**WHAT TO WORK ON:** Each line of the material must be returned exactly.

**GIVEN DATA:**
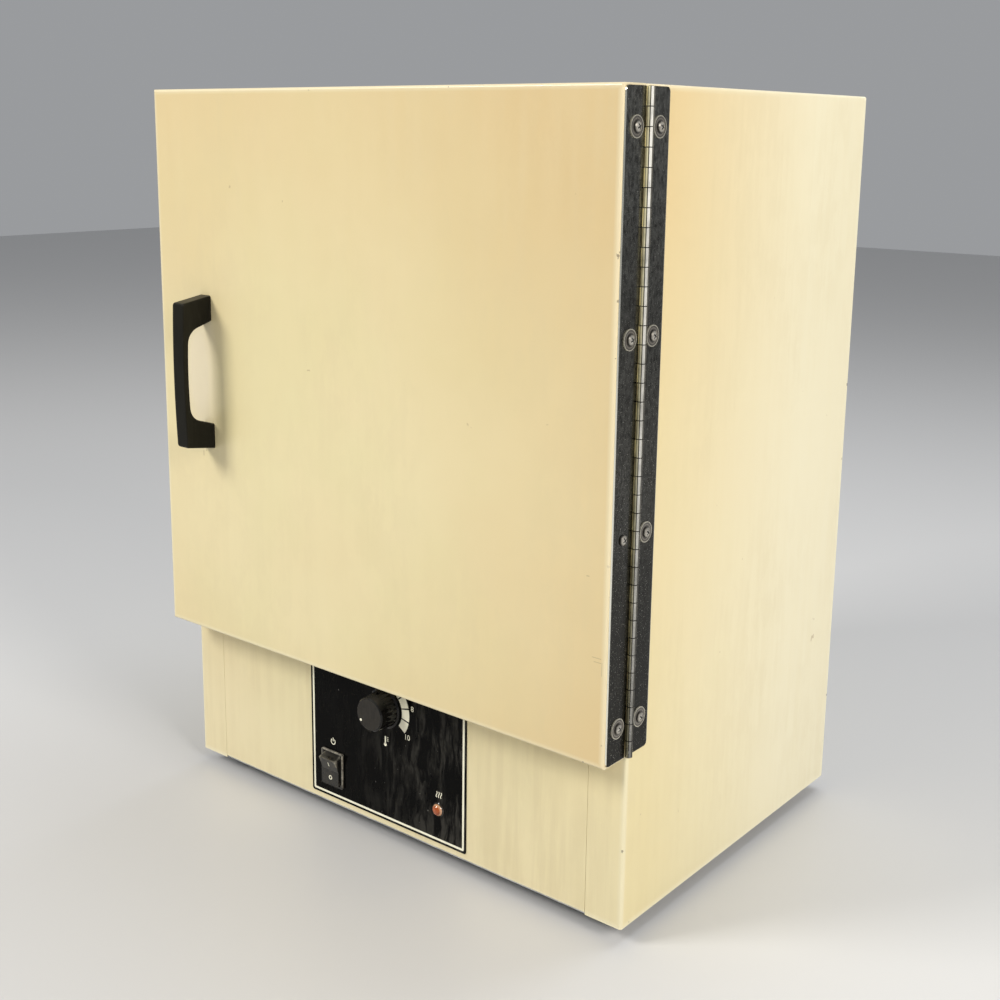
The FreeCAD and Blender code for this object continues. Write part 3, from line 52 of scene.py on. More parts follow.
# Node trees are written with this small helper: it adds nodes and joins them by socket name
class Tree:
    def __init__(self, tree):
        self.tree = tree
        self.column = 0

    def add(self, kind, values=(), settings=()):
        node = self.tree.nodes.new(kind)
        node.location = (self.column * 180 - 1400, -(self.column % 4) * 220)
        self.column += 1
        for name, value in dict(settings).items():
            setattr(node, name, value)
        for name, value in dict(values).items():
            self.put(value, node.inputs[name])
        return node

    def put(self, value, socket):
        # a colour comes as its three parts, and a vector of three equal parts may come as one number
        if isinstance(value, bpy.types.NodeSocket):
            self.tree.links.new(value, socket)
        elif socket.type == "VECTOR" and isinstance(value, (int, float)):
            socket.default_value = (value,) * 3
        else:
            socket.default_value = (*value, 1) if socket.type == "RGBA" else value

    def fill(self, shader, values):
        for name, value in values.items():
            self.put(value, shader.inputs[name])

    def mix(self, factor, first, second):
        node = self.add("ShaderNodeMix", settings={"data_type": "RGBA"})
        for socket, value in zip((0, 6, 7), (factor, first, second)):
            self.put(value, node.inputs[socket])
        return node.outputs[2]

    def tint(self, mask, colour, look, name):
        # the look's colour of that name laid over, by the mask times the share of that name
        return self.mix(self.times(mask, look[name + "Share"]), colour, look[name])

    def maths(self, operation, first, second=0.0, clamp=False):
        node = self.add("ShaderNodeMath", settings={"operation": operation, "use_clamp": clamp})
        self.put(first, node.inputs[0])
        self.put(second, node.inputs[1])
        return node.outputs[0]

    def plus(self, first, second, clamp=False):
        return self.maths("ADD", first, second, clamp)

    def minus(self, first, second, clamp=False):
        return self.maths("SUBTRACT", first, second, clamp)

    def times(self, first, *others):
        for other in others:
            first = self.maths("MULTIPLY", first, other)
        return first

    def squares(self, first, second):
        # each squared, then added
        return self.plus(self.times(first, first), self.times(second, second))

    def vector(self, operation, first, second=(0, 0, 0), output="Vector"):
        node = self.add("ShaderNodeVectorMath", settings={"operation": operation})
        self.put(first, node.inputs[0])
        self.put(second, node.inputs[1])
        return node.outputs[output]

    def spread(self, value, low, high, newLow=0.0, newHigh=1.0):
        return self.add("ShaderNodeMapRange", {"From Min": low, "From Max": high, "To Min": newLow,
                                               "To Max": newHigh, "Value": value}).outputs[0]

    def noise(self, vector, scale, detail=4.0, roughness=0.6, output="Fac"):
        return self.add("ShaderNodeTexNoise", {"Vector": vector, "Scale": scale, "Detail": detail,
                                               "Roughness": roughness}).outputs[output]

    def split(self, vector):
        return self.add("ShaderNodeSeparateXYZ", {"Vector": vector}).outputs

    def use(self, group, values):
        return self.add("ShaderNodeGroup", values, {"node_tree": group}).outputs


# Shared effects are node groups. Each gives masks and heights only, from 0 to 1
effectLook = {
    "middle": 0.5, "softDetail": 2.0, "cloudDetail": 6.0, "scratchPatches": (0.5, 0.62), "speckGain": 40.0,
    "dustFacing": (0.45, 0.95), "dustCloud": (0.35, 0.7)}


def startGroup(name, takes, gives=("Mask",)):
    group = bpy.data.node_groups.new(name, "ShaderNodeTree")
    for socketName, value in takes.items():
        kind = "NodeSocketVector" if isinstance(value, tuple) else "NodeSocketFloat"
        socket = group.interface.new_socket(name=socketName, in_out="INPUT", socket_type=kind)
        socket.default_value = value
    for socketName in gives:
        group.interface.new_socket(name=socketName, in_out="OUTPUT", socket_type="NodeSocketFloat")
    tree = Tree(group)
    return group, tree, tree.add("NodeGroupInput").outputs, tree.add("NodeGroupOutput").inputs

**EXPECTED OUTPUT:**
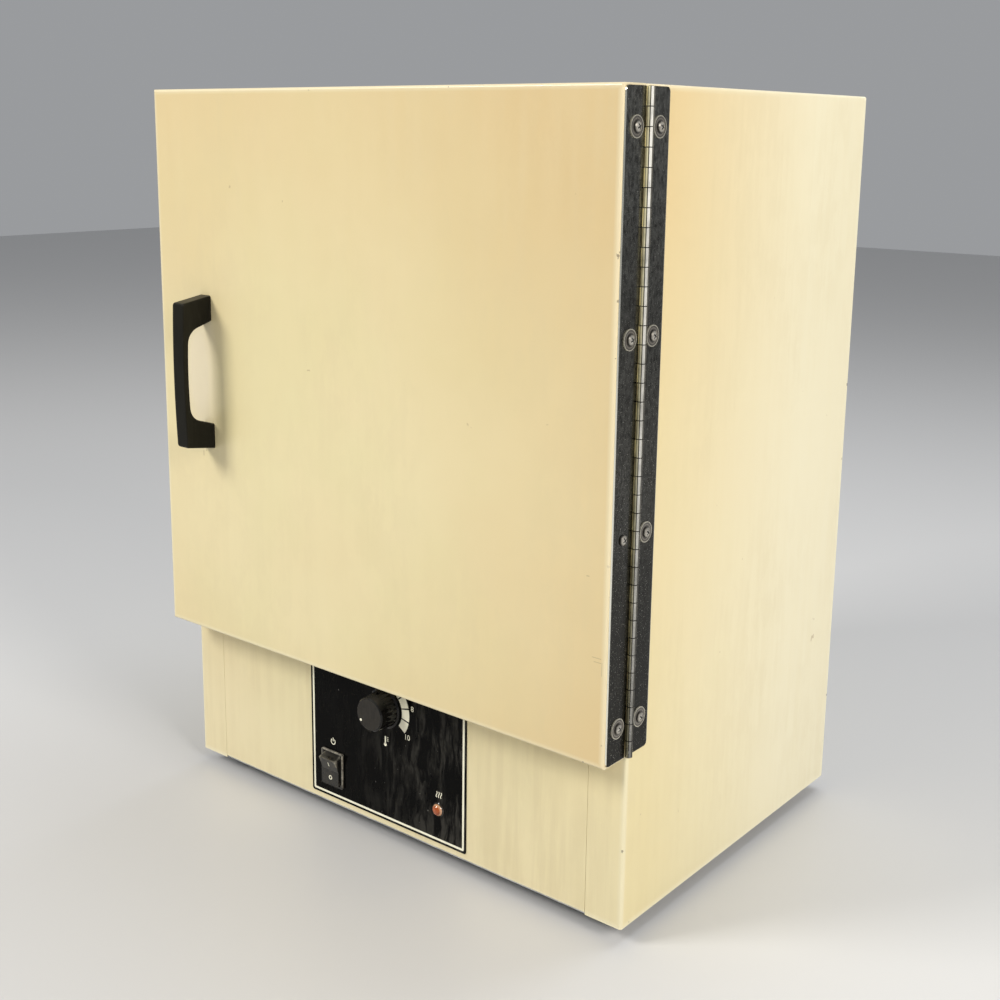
The FreeCAD and Blender code for this object continues. Write part 3, from line 52 of scene.py on. More parts follow.
# Node trees are written with this small helper: it adds nodes and joins them by socket name
class Tree:
    def __init__(self, tree):
        self.tree = tree
        self.column = 0

    def add(self, kind, values=(), settings=()):
        node = self.tree.nodes.new(kind)
        node.location = (self.column * 180 - 1400, -(self.column % 4) * 220)
        self.column += 1
        for name, value in dict(settings).items():
            setattr(node, name, value)
        for name, value in dict(values).items():
            self.put(value, node.inputs[name])
        return node

    def put(self, value, socket):
        # a colour comes as its three parts, and a vector of three equal parts may come as one number
        if isinstance(value, bpy.types.NodeSocket):
            self.tree.links.new(value, socket)
        elif socket.type == "VECTOR" and isinstance(value, (int, float)):
            socket.default_value = (value,) * 3
        else:
            socket.default_value = (*value, 1) if socket.type == "RGBA" else value

    def fill(self, shader, values):
        for name, value in values.items():
            self.put(value, shader.inputs[name])

    def mix(self, factor, first, second):
        node = self.add("ShaderNodeMix", settings={"data_type": "RGBA"})
        for socket, value in zip((0, 6, 7), (factor, first, second)):
            self.put(value, node.inputs[socket])
        return node.outputs[2]

    def tint(self, mask, colour, look, name):
        # the look's colour of that name laid over, by the mask times the share of that name
        return self.mix(self.times(mask, look[name + "Share"]), colour, look[name])

    def maths(self, operation, first, second=0.0, clamp=False):
        node = self.add("ShaderNodeMath", settings={"operation": operation, "use_clamp": clamp})
        self.put(first, node.inputs[0])
        self.put(second, node.inputs[1])
        return node.outputs[0]

    def plus(self, first, second, clamp=False):
        return self.maths("ADD", first, second, clamp)

    def minus(self, first, second, clamp=False):
        return self.maths("SUBTRACT", first, second, clamp)

    def times(self, first, *others):
        for other in others:
            first = self.maths("MULTIPLY", first, other)
        return first

    def squares(self, first, second):
        # each squared, then added
        return self.plus(self.times(first, first), self.times(second, second))

    def vector(self, operation, first, second=(0, 0, 0), output="Vector"):
        node = self.add("ShaderNodeVectorMath", settings={"operation": operation})
        self.put(first, node.inputs[0])
        self.put(second, node.inputs[1])
        return node.outputs[output]

    def spread(self, value, low, high, newLow=0.0, newHigh=1.0):
        return self.add("ShaderNodeMapRange", {"From Min": low, "From Max": high, "To Min": newLow,
                                               "To Max": newHigh, "Value": value}).outputs[0]

    def noise(self, vector, scale, detail=4.0, roughness=0.6, output="Fac"):
        return self.add("ShaderNodeTexNoise", {"Vector": vector, "Scale": scale, "Detail": detail,
                                               "Roughness": roughness}).outputs[output]

    def split(self, vector):
        return self.add("ShaderNodeSeparateXYZ", {"Vector": vector}).outputs

    def use(self, group, values):
        return self.add("ShaderNodeGroup", values, {"node_tree": group}).outputs


# Shared effects are node groups. Each gives masks and heights only, from 0 to 1
effectLook = {
    "middle": 0.5, "softDetail": 2.0, "cloudDetail": 6.0, "scratchPatches": (0.5, 0.62), "speckGain": 40.0,
    "dustFacing": (0.45, 0.95), "dustCloud": (0.35, 0.7)}


def startGroup(name, takes, gives=("Mask",)):
    group = bpy.data.node_groups.new(name, "ShaderNodeTree")
    for socketName, value in takes.items():
        kind = "NodeSocketVector" if isinstance(value, tuple) else "NodeSocketFloat"
        socket = group.interface.new_socket(name=socketName, in_out="INPUT", socket_type=kind)
        socket.default_value = value
    for socketName in gives:
        group.interface.new_socket(name=socketName, in_out="OUTPUT", socket_type="NodeSocketFloat")
    tree = Tree(group)
    return group, tree, tree.add("NodeGroupInput").outputs, tree.add("NodeGroupOutput").inputs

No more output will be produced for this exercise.